Tuesday, February 27, 2007

Tennis Form

Tennis is an odd sport. It's a sport in which a great deal of emphasis is put on form. Compare it with, for example, baseball or softball. In those sports nobody gives a hoot about their form when swinging the bat or throwing the ball. They're just focused on hitting the target. It's the same in basketball.

Most people learn tennis with some formal instruction, if only through free Recreation Programs as children. But most people learn these other sports in pickup games as kids. They get very little instruction.

A coach may later come along and teach a kid to get more arc in his shots or adjust her batting stance a bit. But this is nothing compared to the instruction tennis players get.

Now, if you go around the world and watch people play baseball, softball, and basketball, you will notice few variations in form among them. They all swing and throw and shoot pretty much the same way.

But if you go around the world and watch people play tennis, you'll see no end of extreme variation.

What's more, at the lower levels of the game, you'll notice that form is often unnatural, rigid, and downright awkward.

For example, pay attention to how many people you see playing tennis while somehow managing to never bend their knees. Or their elbows. It's true, isn't it? People are that tight, that un-spontaneous, and that inhibited in their movement while playing tennis. Why?

How anyone can run on legs with no knees I don't know, but watching it reminds me of Big Bird. In fact, you see people all over the place out there playing stiff-legged and stiff-armed. They look clutsy, don't they? Rather like robots whose joints need oiling.

And it isn't just recreational players and at the club level. Where the pro tour lacks real depth, as farther down the doubles draw or lower down in the women's draw, you see some pretty bad service motions.

Which means that problems with form are so common we find them that high in the game.

Why?

I dare say the problem is too much instruction. On form that is. But also, tennis lends itself to a kind of superstitiousness about form. That's because making a good tennis shot is a very difficult thing to do. One-third of tennis shots are so far off target that they go out or into the net.

So, you have a game in which every nice shot is somewhat of a miracle. People think that if they can just perfect their form, that ball will start going in.

Wrong. The incorrect assumption is that errors are caused by bad form. Wrong. Errors are caused by what the racket did to the ball during the few milliseconds of contact. You can use perfect form and blow the shot or use lousy form and hit a beauty.

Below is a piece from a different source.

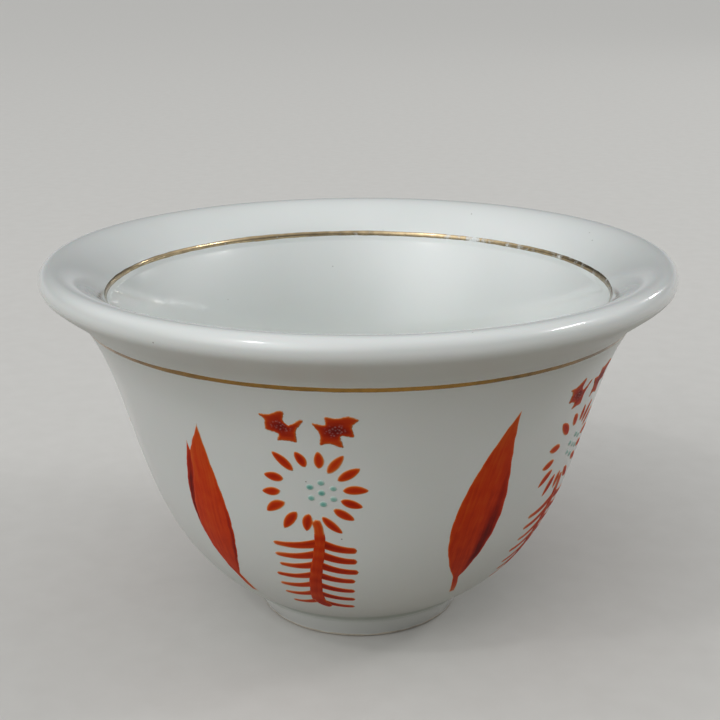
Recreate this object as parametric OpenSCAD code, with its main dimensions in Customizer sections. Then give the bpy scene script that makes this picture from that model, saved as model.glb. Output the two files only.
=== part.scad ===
// A small porcelain coffee cup without a handle: a bowl with a flared, rounded lip on a short
// turned foot ring, two gold lines, and a painted border of five flowers and five feathers.
// The cup's axis is Z, the table is at Z = 0, and the first flower faces -Y. Millimetres.

/* [Bowl] */
// Diameter of the rim, over its rounded edge
rim_d = 75; // [71:0.5:80]
// Height of the cup, from the table to the top of the lip
cup_h = 45; // [42:0.5:49]
// Radius of the rounded edge of the lip
lip_r = 1.55; // [1.3:0.05:1.8]
// Width of the flare, from the throat, where the wall turns out into the lip, to the rim
flare_w = 4.8; // [3.6:0.1:6]
// Depth of the throat below the top of the lip
throat_drop = 6.5; // [5.5:0.1:7.5]
// Thickness of the bowl's wall
wall_t = 3.3; // [2.6:0.1:3.8]
// Height that the inside wall runs on past the throat, up to the mouth of the bowl
mouth_rise = 0.8; // [0.3:0.1:1.4]
// Thickness of the bowl's floor at its centre
floor_t = 3.4; // [2.6:0.1:4.2]

/* [Foot ring] */
// Diameter of the face that stands on the table
foot_d = 25; // [22:0.5:28]
// Diameter of the ring where it meets the bowl
foot_top_d = 29.2; // [27:0.2:31]
// Height of the ring, from the table to the bowl
foot_h = 3.8; // [3:0.1:5]
// Width of the ring, in to its recess
foot_t = 2.6; // [2:0.1:3.4]
// Radius of the turned edges at the table
foot_edge_r = 0.4; // [0.2:0.05:0.7]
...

Form is just efficient. It just eliminates the superfluous so that less can go wrong. It just reduces the risk of error. That's all. There's no magic in it.

When playing tennis becomes an exercise in executing forehands and backhands, it stops being fun. Why? Because it stops being a GAME then.

The GAME's the thing.

You should almost never be thinking about form while playing a match. You should have your head into the GAME instead. Which is an athletic game of chess.

Tennis is much more fun, exciting, and interesting when you are there. So, be thinking about strategy and tactics, not form.

AND look at your errors. I mean really look at them. How far out was that last shot? An inch? A foot? Notice. Where exactly did you aim it? Most people unsee these things, but if you take note of them, you will automatically correct for them. That will do far more good in reducing your errors than thinking about your form will.